- **What to work on**: Would you return all of this data exactly, leaving nothing out?

- **Raw data**:
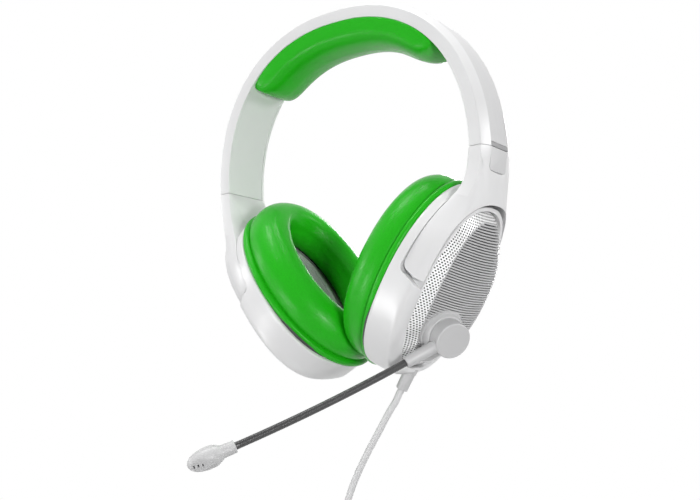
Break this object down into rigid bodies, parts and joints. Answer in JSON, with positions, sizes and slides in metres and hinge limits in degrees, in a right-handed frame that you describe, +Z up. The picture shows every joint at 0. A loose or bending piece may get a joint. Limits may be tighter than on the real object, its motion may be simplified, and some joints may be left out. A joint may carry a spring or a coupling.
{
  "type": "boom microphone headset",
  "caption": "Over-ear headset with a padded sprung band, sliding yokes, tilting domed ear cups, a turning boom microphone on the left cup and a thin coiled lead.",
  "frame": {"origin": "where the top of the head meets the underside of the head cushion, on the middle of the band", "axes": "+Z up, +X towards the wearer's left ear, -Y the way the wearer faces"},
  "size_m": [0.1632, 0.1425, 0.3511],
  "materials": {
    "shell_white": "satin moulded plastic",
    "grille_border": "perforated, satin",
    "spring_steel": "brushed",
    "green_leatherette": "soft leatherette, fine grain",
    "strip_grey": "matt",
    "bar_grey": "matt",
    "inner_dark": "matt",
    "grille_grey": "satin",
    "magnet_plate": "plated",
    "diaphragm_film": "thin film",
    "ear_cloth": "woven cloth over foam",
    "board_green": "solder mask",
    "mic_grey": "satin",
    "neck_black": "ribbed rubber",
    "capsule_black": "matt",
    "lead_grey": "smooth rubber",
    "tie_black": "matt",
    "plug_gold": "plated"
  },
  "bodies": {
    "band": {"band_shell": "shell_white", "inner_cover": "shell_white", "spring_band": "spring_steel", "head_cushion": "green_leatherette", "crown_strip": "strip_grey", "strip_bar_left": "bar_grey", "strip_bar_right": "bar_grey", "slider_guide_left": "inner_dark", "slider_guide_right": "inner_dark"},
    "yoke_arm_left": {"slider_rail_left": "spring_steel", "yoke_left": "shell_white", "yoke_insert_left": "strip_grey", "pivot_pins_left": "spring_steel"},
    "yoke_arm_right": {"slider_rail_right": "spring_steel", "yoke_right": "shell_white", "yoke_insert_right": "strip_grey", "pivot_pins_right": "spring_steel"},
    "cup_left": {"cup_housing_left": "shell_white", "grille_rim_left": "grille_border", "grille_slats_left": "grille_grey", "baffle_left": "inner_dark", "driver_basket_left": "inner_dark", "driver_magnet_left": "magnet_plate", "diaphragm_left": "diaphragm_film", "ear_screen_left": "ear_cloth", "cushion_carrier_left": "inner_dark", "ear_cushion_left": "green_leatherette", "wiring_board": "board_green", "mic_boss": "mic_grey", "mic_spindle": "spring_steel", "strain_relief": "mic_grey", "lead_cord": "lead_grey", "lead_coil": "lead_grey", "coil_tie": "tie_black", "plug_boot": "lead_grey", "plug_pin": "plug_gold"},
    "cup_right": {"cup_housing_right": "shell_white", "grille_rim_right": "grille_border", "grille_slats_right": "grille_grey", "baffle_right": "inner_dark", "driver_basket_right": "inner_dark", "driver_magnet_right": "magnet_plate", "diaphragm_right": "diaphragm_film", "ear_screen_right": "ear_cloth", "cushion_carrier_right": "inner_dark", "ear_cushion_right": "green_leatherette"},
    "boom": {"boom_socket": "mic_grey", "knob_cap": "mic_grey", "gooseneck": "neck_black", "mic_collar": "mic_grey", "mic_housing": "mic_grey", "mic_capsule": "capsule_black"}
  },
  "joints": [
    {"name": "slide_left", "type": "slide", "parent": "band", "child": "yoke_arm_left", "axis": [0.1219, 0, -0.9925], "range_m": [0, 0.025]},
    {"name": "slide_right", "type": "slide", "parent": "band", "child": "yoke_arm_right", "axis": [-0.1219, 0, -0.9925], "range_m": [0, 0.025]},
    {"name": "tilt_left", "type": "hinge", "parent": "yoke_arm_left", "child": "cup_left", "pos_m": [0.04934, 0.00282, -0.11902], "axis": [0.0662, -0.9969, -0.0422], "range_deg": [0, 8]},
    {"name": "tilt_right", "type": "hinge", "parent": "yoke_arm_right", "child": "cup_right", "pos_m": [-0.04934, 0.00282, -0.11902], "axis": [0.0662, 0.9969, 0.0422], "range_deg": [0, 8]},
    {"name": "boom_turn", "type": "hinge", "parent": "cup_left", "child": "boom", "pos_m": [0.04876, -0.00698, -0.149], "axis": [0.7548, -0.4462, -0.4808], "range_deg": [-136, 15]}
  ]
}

- **Task solution**:
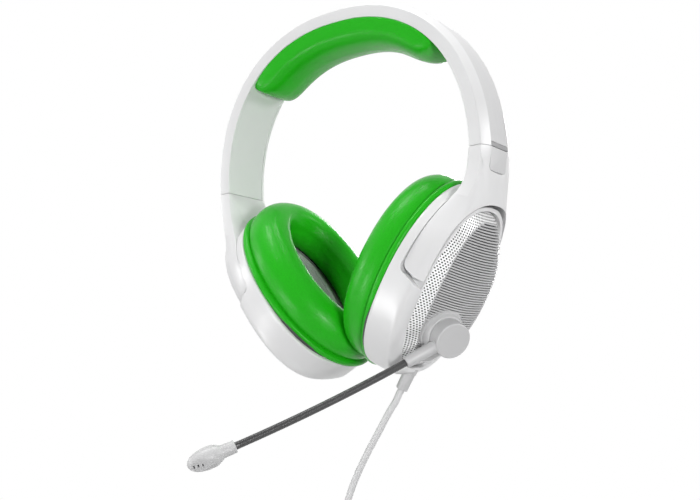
Break this object down into rigid bodies, parts and joints. Answer in JSON, with positions, sizes and slides in metres and hinge limits in degrees, in a right-handed frame that you describe, +Z up. The picture shows every joint at 0. A loose or bending piece may get a joint. Limits may be tighter than on the real object, its motion may be simplified, and some joints may be left out. A joint may carry a spring or a coupling.
{
  "type": "boom microphone headset",
  "caption": "Over-ear headset with a padded sprung band, sliding yokes, tilting domed ear cups, a turning boom microphone on the left cup and a thin coiled lead.",
  "frame": {"origin": "where the top of the head meets the underside of the head cushion, on the middle of the band", "axes": "+Z up, +X towards the wearer's left ear, -Y the way the wearer faces"},
  "size_m": [0.1632, 0.1425, 0.3511],
  "materials": {
    "shell_white": "satin moulded plastic",
    "grille_border": "perforated, satin",
    "spring_steel": "brushed",
    "green_leatherette": "soft leatherette, fine grain",
    "strip_grey": "matt",
    "bar_grey": "matt",
    "inner_dark": "matt",
    "grille_grey": "satin",
    "magnet_plate": "plated",
    "diaphragm_film": "thin film",
    "ear_cloth": "woven cloth over foam",
    "board_green": "solder mask",
    "mic_grey": "satin",
    "neck_black": "ribbed rubber",
    "capsule_black": "matt",
    "lead_grey": "smooth rubber",
    "tie_black": "matt",
    "plug_gold": "plated"
  },
  "bodies": {
    "band": {"band_shell": "shell_white", "inner_cover": "shell_white", "spring_band": "spring_steel", "head_cushion": "green_leatherette", "crown_strip": "strip_grey", "strip_bar_left": "bar_grey", "strip_bar_right": "bar_grey", "slider_guide_left": "inner_dark", "slider_guide_right": "inner_dark"},
    "yoke_arm_left": {"slider_rail_left": "spring_steel", "yoke_left": "shell_white", "yoke_insert_left": "strip_grey", "pivot_pins_left": "spring_steel"},
    "yoke_arm_right": {"slider_rail_right": "spring_steel", "yoke_right": "shell_white", "yoke_insert_right": "strip_grey", "pivot_pins_right": "spring_steel"},
    "cup_left": {"cup_housing_left": "shell_white", "grille_rim_left": "grille_border", "grille_slats_left": "grille_grey", "baffle_left": "inner_dark", "driver_basket_left": "inner_dark", "driver_magnet_left": "magnet_plate", "diaphragm_left": "diaphragm_film", "ear_screen_left": "ear_cloth", "cushion_carrier_left": "inner_dark", "ear_cushion_left": "green_leatherette", "wiring_board": "board_green", "mic_boss": "mic_grey", "mic_spindle": "spring_steel", "strain_relief": "mic_grey", "lead_cord": "lead_grey", "lead_coil": "lead_grey", "coil_tie": "tie_black", "plug_boot": "lead_grey", "plug_pin": "plug_gold"},
    "cup_right": {"cup_housing_right": "shell_white", "grille_rim_right": "grille_border", "grille_slats_right": "grille_grey", "baffle_right": "inner_dark", "driver_basket_right": "inner_dark", "driver_magnet_right": "magnet_plate", "diaphragm_right": "diaphragm_film", "ear_screen_right": "ear_cloth", "cushion_carrier_right": "inner_dark", "ear_cushion_right": "green_leatherette"},
    "boom": {"boom_socket": "mic_grey", "knob_cap": "mic_grey", "gooseneck": "neck_black", "mic_collar": "mic_grey", "mic_housing": "mic_grey", "mic_capsule": "capsule_black"}
  },
  "joints": [
    {"name": "slide_left", "type": "slide", "parent": "band", "child": "yoke_arm_left", "axis": [0.1219, 0, -0.9925], "range_m": [0, 0.025]},
    {"name": "slide_right", "type": "slide", "parent": "band", "child": "yoke_arm_right", "axis": [-0.1219, 0, -0.9925], "range_m": [0, 0.025]},
    {"name": "tilt_left", "type": "hinge", "parent": "yoke_arm_left", "child": "cup_left", "pos_m": [0.04934, 0.00282, -0.11902], "axis": [0.0662, -0.9969, -0.0422], "range_deg": [0, 8]},
    {"name": "tilt_right", "type": "hinge", "parent": "yoke_arm_right", "child": "cup_right", "pos_m": [-0.04934, 0.00282, -0.11902], "axis": [0.0662, 0.9969, 0.0422], "range_deg": [0, 8]},
    {"name": "boom_turn", "type": "hinge", "parent": "cup_left", "child": "boom", "pos_m": [0.04876, -0.00698, -0.149], "axis": [0.7548, -0.4462, -0.4808], "range_deg": [-136, 15]}
  ]
}